🛠️Validation logic

The core inscription for each subscription’s issuance will be the DAO-defining inscription, inscribed by the DAO founders, and containing the information defining the legal background of the business. The DAO inscription reference will be further used as the identifier for all subscriptions and products managed by the DAO.

The business logic will be mostly defined by subscription inscriptions, containing the conditions of the “prepayment for goods” subscription contract (i.e. “receive X packs of Y product per T time period”). These inscriptions will be sold during the public fundraising campaign.

The parameters of the subscription will be encoded and inscribed by the DAO, and first inscribed in the “genesis tx” sent to the DAO address – therefore the validator-indexer will consider subscription inscriptions as valid if they’re inscribed (sent in the genesis tx) to the address of the DAO, specified in the DAO’s specification inscription. It is also necessary to check the origination address of the satoshi offset of the inscription, therefore preventing any PSBT misuse and ensuring subscription inscriptions authenticity

To make a protocol self-sustainable, the reference time period of the subscription will be calculated in the Bitcoin blocks.

Every individual product package will also be represented as an inscription, and since the minting of inscriptions will be automatically done by subscription holders, the validator-indexer will employ a complex logic to decide whether the product inscription is valid.

The validator-indexer will consider product instance inscriptions valid if:

  1. inscribed (sent in the genesis tx) on the satoshi owned by a subscription holder, sent to the address of the associated subscription holder, and have a valid Ordinal Recursion reference to the correct subscription inscription;

  2. at the time (block height) of the inscription tx’s confirmation, and considering the history of mints for the specified subscription (sorting by inscription globally unique number), there is an unclaimed balance of the product for the specified subscription.

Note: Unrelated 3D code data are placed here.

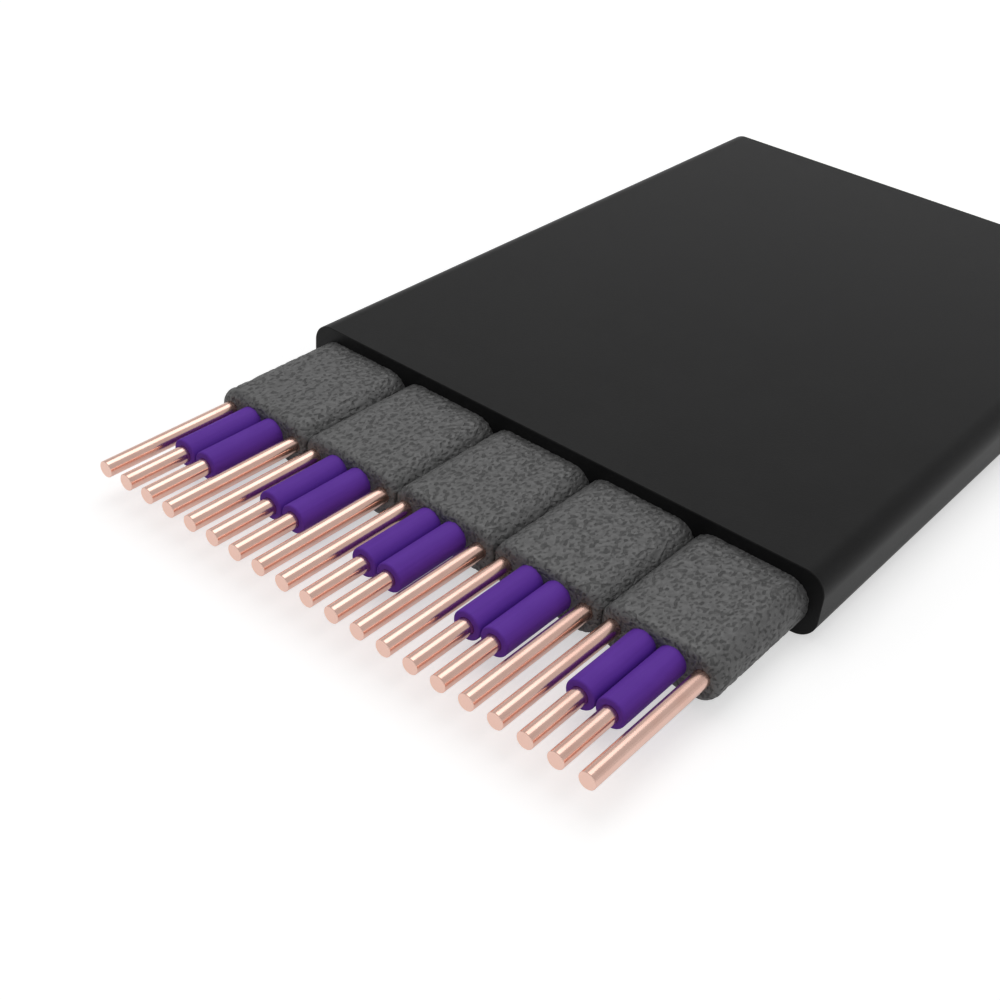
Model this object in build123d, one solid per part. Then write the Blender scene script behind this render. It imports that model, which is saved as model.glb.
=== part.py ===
from build123d import *

import os

# A stripped end of flat shielded ribbon cable for a graphics card riser.
# Twenty bare copper wire ends stand in one row. They are grouped by fours: a
# pair of insulated signal wires between two bare drain wires, all four held
# in one foil wrap. Five wraps lie side by side in one flat jacket, which
# fills the grooves between them.
# Millimetres, +Z up. The wires run along Y with their bare tips toward -Y.
# The origin is at the middle of the underside.

# Driving dimensions of the wire row
wire_pitch = 0.57
wire_diameter = 0.32
insulation_diameter = 0.56
wires_per_wrap = 4
wrap_count = 5

# Driving dimensions of the stepped strip, from the bare tips backwards
bare_tip_length = 1.32
shown_insulation_length = 1.64
shown_wrap_length = 2.76
jacket_length = 16.0

# Driving dimensions of the wrap and the jacket sections
wrap_height = 0.956
wrap_side_flat = 0.05
wrap_side_squeeze = 0.04
wrap_end_radius = 0.16
wires_above_wrap_middle = 0.058
jacket_side_wall = 0.23
jacket_top_wall = 0.26
jacket_base_wall = 0.146
jacket_corner_radius = 0.434
insulation_end_radius = 0.04

# All round each wire in its insulation, and each wire or insulation in its wrap
fit_clearance = 0.008

# Sizes that follow from those above
wrap_pitch = wires_per_wrap * wire_pitch
wrap_free_width = wrap_pitch + 2 * wrap_side_squeeze
wrap_corner_radius = (wrap_height - wrap_side_flat) / 2
core_width = wrap_count * wrap_pitch + 2 * wrap_side_squeeze
jacket_width = core_width + 2 * jacket_side_wall
jacket_height = jacket_base_wall + wrap_height + jacket_top_wall
jacket_middle_height = jacket_height / 2
wrap_middle_height = jacket_base_wall + wrap_height / 2
wire_height = wrap_middle_height + wires_above_wrap_middle
insulation_start = bare_tip_length
wrap_start = insulation_start + shown_insulation_length
jacket_start = wrap_start + shown_wrap_length
cable_length = jacket_start + jacket_length


def along_cable(distance):
    """Y of a place that lies this far behind the bare tips."""
    return distance - cable_length / 2


def wrap_middle(wrap_number):
    """X of the middle of a wrap, counted from 0 at the left."""
    return (wrap_number + 0.5 - wrap_count / 2) * wrap_pitch


def round_bar(across, diameter, start):
    """A round bar on the wire row, from start to the far end of the cable."""
    length = cable_length - start
    bar = Cylinder(diameter / 2, length, align=(Align.CENTER, Align.CENTER, Align.MIN))
    return Pos(across, along_cable(start), wire_height) * Rot(-90, 0, 0) * bar


def flat_bar(across, middle_height, width, height, corner_radius, start):
    """A bar of rounded rectangular section, from start to the far end of the cable."""
    section = Plane.XZ * RectangleRounded(width, height, corner_radius)
    bar = extrude(section, amount=start - cable_length)
    return Pos(across, along_cable(start), middle_height) * bar


def wrap_bar(wrap_number, start):
    """The outer shape of one wrap, squeezed flat where it meets the wrap on either side."""
    bar = flat_bar(
        wrap_middle(wrap_number),
        wrap_middle_height,
        wrap_free_width,
        wrap_height,
        wrap_corner_radius,
        start,
    )
    for neighbour in (wrap_number - 1, wrap_number + 1):
        if neighbour in range(wrap_count):
            neighbour_place = Box(wrap_pitch, 2 * cable_length, 2 * jacket_height)
            bar -= Pos(wrap_middle(neighbour), 0, wrap_middle_height) * neighbour_place
    return bar


def rounded_front(bar, radius):
    """The same bar with the outer edge of its front face rounded."""
    front = bar.faces().sort_by(Axis.Y)[0]
    return fillet(front.edges(), radius)


def make_wire(across):
    """One solid copper wire over the whole length, cut square at both ends."""
    return round_bar(across, wire_diameter, start=0)


def make_insulation(across):
    """The plastic tube extruded round one signal wire, stripped at its tip."""
    tube = rounded_front(
        round_bar(across, insulation_diameter, insulation_start), insulation_end_radius
    )
    bore = round_bar(across, wire_diameter + 2 * fit_clearance, insulation_start)
    return tube - bore


def make_wrap(wrap_number, signal_places, drain_places):
    """One foil wrap, closed round its four wires, with a bore for each of them."""
    wrap = rounded_front(wrap_bar(wrap_number, wrap_start), wrap_end_radius)
    for place in signal_places:
        wrap -= round_bar(place, insulation_diameter + 2 * fit_clearance, wrap_start)
    for place in drain_places:
        wrap -= round_bar(place, wire_diameter + 2 * fit_clearance, wrap_start)
    return wrap


def make_jacket():
    """The flat outer jacket, extruded tight over the wraps and down between them."""
    jacket = flat_bar(
        0, jacket_middle_height, jacket_width, jacket_height, jacket_corner_radius, jacket_start
    )
    for wrap_number in range(wrap_count):
        jacket -= wrap_bar(wrap_number, jacket_start)
    return jacket


def wire_places(wrap_number):
    """X of each wire in one wrap, from left to right."""
    first = wrap_middle(wrap_number) - (wires_per_wrap - 1) / 2 * wire_pitch
    return [first + wire * wire_pitch for wire in range(wires_per_wrap)]


def make_cable():
    """Every piece of the cable by its name."""
    pieces = {"outer_jacket": make_jacket()}
    for wrap_number in range(wrap_count):
        places = wire_places(wrap_number)
        signal_places = places[1:-1]
        drain_places = [places[0], places[-1]]
        label = wrap_number + 1
        pieces[f"shield_wrap_{label}"] = make_wrap(wrap_number, signal_places, drain_places)
        for side, place in zip(("left", "right"), signal_places):
            pieces[f"signal_wire_{label}_{side}"] = make_wire(place)
            pieces[f"insulation_{label}_{side}"] = make_insulation(place)
        for side, place in zip(("left", "right"), drain_places):
            pieces[f"drain_wire_{label}_{side}"] = make_wire(place)
    return pieces


os.makedirs("parts", exist_ok=True)
for name, piece in make_cable().items():
    export_step(piece, f"parts/{name}.step")
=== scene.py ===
import math

import bpy
from mathutils import Matrix, Vector, noise


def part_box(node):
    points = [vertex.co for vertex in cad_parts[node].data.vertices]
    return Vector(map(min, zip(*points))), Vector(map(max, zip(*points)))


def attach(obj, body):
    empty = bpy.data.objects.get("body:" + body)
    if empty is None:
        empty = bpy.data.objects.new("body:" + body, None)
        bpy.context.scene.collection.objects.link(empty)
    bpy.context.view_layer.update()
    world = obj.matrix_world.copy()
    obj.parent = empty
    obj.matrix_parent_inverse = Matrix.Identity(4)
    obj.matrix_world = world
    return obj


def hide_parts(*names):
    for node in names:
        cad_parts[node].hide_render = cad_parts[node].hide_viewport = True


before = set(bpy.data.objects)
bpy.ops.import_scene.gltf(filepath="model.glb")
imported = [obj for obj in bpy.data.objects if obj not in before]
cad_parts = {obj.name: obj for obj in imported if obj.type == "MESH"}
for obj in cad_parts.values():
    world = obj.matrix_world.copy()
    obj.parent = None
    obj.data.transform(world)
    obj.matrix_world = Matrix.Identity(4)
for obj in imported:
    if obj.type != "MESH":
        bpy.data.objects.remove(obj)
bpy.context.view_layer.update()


# Bare copper wires. Each is solid drawn copper, cut square with flush cutters at both ends.
# In every group the outer two are drain wires, bare from the wrap on, and the inner two carry
# the signal and lie in plastic. All run through the whole cable and are held by the wrap.
MM = 0.001
WIRE_SIDES = 64
CUT_EDGE = 0.008 * MM
COPPER_COLOUR = (0.92, 0.62, 0.525, 1.0)
DULL_COPPER_COLOUR = (0.89, 0.57, 0.475, 1.0)
DRAWN_ROUGHNESS = 0.2
CUT_ROUGHNESS = 0.28
# The cut ends' paler colour is a painted reflection of the bright table in front of them.
CUT_COLOUR_WITH_PAINTED_REFLECTION = (0.99, 0.67, 0.565, 1.0)
DRAWING_LINE = 0.02 * MM
DRAWING_STRETCH = 0.01
DRAWING_DEPTH = 0.0006 * MM
STAIN_SIZE = 0.5 * MM


class Channel:
    """One output of a shader node, so that shader maths reads as plain sums and products."""

    def __init__(self, tree, output):
        self.tree = tree
        self.output = output

    @classmethod
    def node(cls, tree, kind, settings, inputs, output=0):
        """A new node: its settings first, then a value or a link for each socket named."""
        made = tree.nodes.new(kind)
        for name, value in settings.items():
            setattr(made, name, value)
        for name, value in inputs.items():
            if isinstance(value, cls):
                tree.links.new(value.output, made.inputs[name])
            else:
                made.inputs[name].default_value = value
        return cls(tree, made.outputs[output])

    def maths(self, operation, first, second):
        return Channel.node(self.tree, "ShaderNodeMath", {"operation": operation}, {0: first, 1: second})

    def __add__(self, other):
        return self.maths("ADD", self, other)

    def __radd__(self, other):
        return self.maths("ADD", other, self)

    def __sub__(self, other):
        return self.maths("SUBTRACT", self, other)

    def __rsub__(self, other):
        return self.maths("SUBTRACT", other, self)

    def __mul__(self, other):
        return self.maths("MULTIPLY", self, other)

    def __rmul__(self, other):
        return self.maths("MULTIPLY", other, self)

    def between(self, low, high):
        """0 where this is low or less, 1 where it is high or more, and a smooth step between."""
        sockets = {"Value": self, "From Min": low, "From Max": high}
        return Channel.node(self.tree, "ShaderNodeMapRange", {"interpolation_type": "SMOOTHSTEP"}, sockets)

    def mix_colours(self, at_zero, at_one):
        """The first colour where this is 0 and the second where it is 1."""
        sockets = {0: self, 6: at_zero, 7: at_one}
        return Channel.node(self.tree, "ShaderNodeMix", {"data_type": "RGBA"}, sockets, output=2)

    def drive(self, shader, socket):
        self.tree.links.new(self.output, shader.inputs[socket])


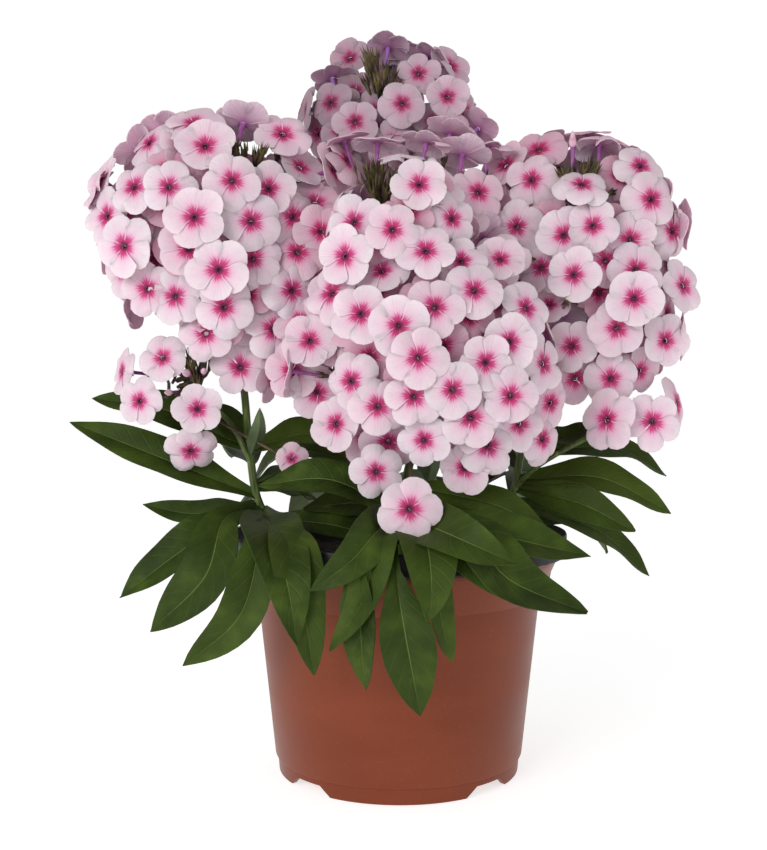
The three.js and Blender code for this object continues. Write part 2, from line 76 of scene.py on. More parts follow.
# ------------------------------------------------------------------ the plant's layout, in mm
# route: the stem from its foot to the heart of its head; branches: side stalks to a spray.
# leaves: height on the stem, points of the midrib out to the tip, width, roll (degrees), and the
# share of the midrib that is a bare stalk.
STEMS = [
    {
        "name": "left",
        "route": [(-56, -8, 96), (-56, -8, 110), (-56, -8, 121), (-74, -7, 141), (-80, -3, 170),
                  (-83, 0, 200), (-87, -3, 236), (-86, -5, 252)],
        "branches": [[(-79, -4, 164), (-92, -8, 188), (-116, -10, 205)]],
        "leaves": [
            (146, [(-128, -12, 168), (-176, -6, 186)], 23, -50, 0),
            (143, [(-107, -28, 124), (-143, -36, 97)], 25, -38, 0),
            (141, [(-90, -31, 137), (-97, -50, 110), (-125, -48, 82)], 28, -36, 0.12),
            (137, [(-67, -63, 135), (-76, -72, 96), (-105, -66, 69)], 22, -30, 0.3),
            (140, [(-61, -70, 135), (-51, -98, 115), (-46, -104, 88)], 30, 0, 0),
            (138, [(-52, -79, 132), (-43, -97, 99), (-39, -98, 73)], 24, 0, 0.3),
            (134, [(-35, -30, 134), (-7, -24, 125)], 20, 35, 0),
            (140, [(-115, 18, 134), (-145, 30, 138)], 17, -45, 0),
            (171, [(-128, 10, 192), (-171, 22, 198)], 22, -45, 0),
            (170, [(-52, 6, 179), (-25, 8, 171)], 20, 40, 0),
            (168, [(-73, -22, 182), (-72, -24, 194)], 9, 0, 0),
            (173, [(-91, 6, 184), (-102, 10, 196)], 16, -40, 0),
            (154, [(-52, 16, 159), (-38, 27, 150)], 22, 0, 0),
            (163, [(-91, 34, 170), (-98, 55, 163)], 22, 0, 0),
            (150, [(-62, 12, 148), (-46, 24, 141)], 24, 30, 0),
        ],
    },
    {
        "name": "front",
        "route": [(0, -40, 96), (0, -40, 110), (0, -40, 122), (-2, -43, 134), (4, -44, 160),
                  (10, -42, 184), (15, -40, 206), (16, -38, 216)],
        "branches": [],
        "leaves": [
            (140, [(-10, -86, 138), (-22, -101, 126), (-40, -104, 113)], 22, -50, 0),
            (137, [(-9, -89, 135), (-16, -103, 109), (-31, -106, 86)], 20, -10, 0),
            (135, [(-18, -91, 133), (-17, -104, 92), (-15, -101, 67)], 17, 10, 0.45),
            (142, [(-34, -50, 159), (-71, -40, 155)], 23, -42, 0),
            (136, [(-3, -89, 133), (2, -107, 100), (10, -108, 57)], 25, 0, 0.48),
            (138, [(12, -89, 135), (15, -108, 114), (13, -114, 101)], 27, 0, 0.1),
            (142, [(24, -99, 138), (53, -108, 126)], 26, 40, 0),
            (139, [(33, -83, 134), (52, -94, 116), (88, -88, 100)], 30, 32, 0.1),
            (147, [(49, -68, 134), (93, -64, 123)], 26, 40, 0),
            (156, [(50, -52, 146), (77, -60, 129)], 20, 40, 0),
            (136, [(14, -91, 133), (20, -103, 97), (25, -99, 79)], 13, 0, 0.4),
            (141, [(24, -86, 131), (38, -96, 119), (52, -97, 107)], 16, 45, 0),
            (134, [(-18, -22, 144), (-50, -20, 141)], 24, -40, 0),
        ],
    },
    {
        "name": "right",
        "route": [(46, 5, 96), (46, 5, 110), (47, 5, 122), (61, 3, 143), (67, 5, 170),
                  (80, 10, 200), (96, 13, 232), (103, 14, 250)],
        "branches": [[(63, 3, 150), (80, -4, 166), (128, -8, 192)]],
        "leaves": [
            (154, [(108, 0, 156), (146, -4, 137)], 23, 42, 0),
            (150, [(96, -10, 143), (124, -18, 129)], 20, 60, 0),
            (143, [(109, 14, 126), (139, 16, 100)], 21, 44, 0),
            (170, [(121, 28, 170), (152, 34, 154)], 22, 40, 0),
            (176, [(92, 16, 176), (108, 22, 184)], 20, 25, 0),
            (131, [(90, 22, 133), (108, 32, 123), (120, 40, 109)], 27, 35, 0),
            (146, [(77, 50, 152), (91, 75, 120)], 24, 0, 0),
            (160, [(46, 43, 171), (36, 64, 160)], 22, 0, 0),
        ],
    },
    {
        "name": "back",
        "route": [(-12, 34, 96), (-12, 34, 110), (-12, 34, 124), (-16, 52, 160), (-18, 60, 220),
                  (-12, 62, 290), (-7, 62, 338)],
        "branches": [],
        "leaves": [
            (134, [(-40, 74, 149), (-56, 94, 132), (-65, 105, 90)], 27, 0, 0),
            (136, [(-2, 81, 151), (5, 105, 134), (9, 119, 92)], 27, 0, 0),
            (158, [(-66, 64, 166), (-93, 72, 138)], 24, -25, 0),
            (164, [(16, 57, 170), (33, 59, 150)], 20, 0, 0),
            (190, [(-38, 93, 198), (-50, 113, 180)], 22, 0, 0),
            (214, [(-52, 57, 223), (-70, 56, 214)], 18, 0, 0),
            (134, [(-62, 48, 152), (-91, 53, 132), (-108, 56, 84)], 26, -15, 0),
        ],
    },
    {
        "name": "rear",
        "route": [(28, 40, 96), (28, 40, 110), (28, 40, 124), (38, 62, 150), (40, 80, 190),
                  (38, 86, 224), (38, 86, 238)],
        "branches": [],
        "leaves": [
            (130, [(34, 83, 147), (37, 106, 125), (38, 119, 74)], 26, 0, 0),
            (134, [(64, 75, 152), (82, 91, 130), (93, 100, 80)], 26, 0, 0),
            (154, [(68, 102, 162), (84, 122, 128)], 24, 0, 0),
            (156, [(24, 100, 165), (17, 118, 136)], 22, 0, 0),
            (176, [(77, 84, 184), (97, 89, 166)], 20, 0, 0),
            (180, [(15, 90, 188), (1, 98, 172)], 20, 0, 0),
            (192, [(43, 113, 200), (45, 130, 180)], 18, 0, 0),
        ],
    },
]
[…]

To support popular wallets and marketplaces that are separating addresses with Ordinals with BTC addresses, Ordinals:goods protocol supports an alternative way of verifying user-inscribed protocol messages authenticity via Orindlas Provenance (child inscriptions).

Protocol also enables every DAO to issue (inscribe) product instance inscriptions not tied to a subscription (i.e. to simply tokenize goods for distribution on the marketplaces). In that case, the subscription reference in the inscription content will be empty, and the validator will consider these inscriptions valid if they were inscribed on the satoshi sent from the address of the DAO.

The goods inscriptions (product instances) also will have a reference to an external product description inscription, together with a subscription inscription, to simplify marketplace listings and goods filtering. The protocol enables one goods inscription to carry several identical items of physical product, to optimize usage of Bitcoin transactions.